LDS Audit

A tribute to Leah, Cody, and Brinley Young - Mormon Stories Ep. 1103

When Support Becomes Apostasy: The Excommunication of the Young Family and Questions About Church Discipline

When Leah Young and her family created a support group for progressive and post-Mormon members in central Ohio, they believed they were fulfilling a fundamental religious principle: caring for the spiritually wounded. Eighteen months later, they received excommunication letters. Their crime, according to church records, was apostasy. Their actual offense, according to Jon Dehlin's tribute on Mormon Stories Podcast Episode 1103, was providing compassion where institutional leadership would not. This case raises uncomfortable questions about how the LDS Church defines loyalty, manages dissent, and responds to members who publicly acknowledge their doubts, questions that deserve careful, documented examination.

The excommunication of Leah, Cody, and Brinley Young represents more than one family's faith crisis. It exemplifies a documented pattern in recent LDS Church history: the use of formal disciplinary action against members whose primary transgression is visible questioning or community organizing around progressive values. Understanding this case requires looking beyond headlines to the institutional mechanisms at work.

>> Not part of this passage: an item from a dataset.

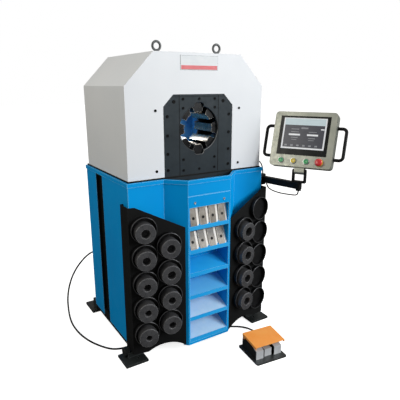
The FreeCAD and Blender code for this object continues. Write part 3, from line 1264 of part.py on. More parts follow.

Background: How a Support Group Became an Excommunicable Offense

The Young family's journey began unremarkably. Leah Young, like thousands of Mormons in recent years, began expressing concerns and doubts about church doctrine and history on social media. These were not isolated heretical claims, they aligned with documented historical scholarship and reflected sincere spiritual confusion shared by many millennials within Mormonism.

Rather than isolate in silence, the Young family took a constructive step: they organized a support community for progressive and post-Mormon individuals in the Columbus, Ohio area who felt unsupported by their local ecclesiastical leaders. The group provided mutual aid, emotional support, and a space for honest conversation about faith transitions.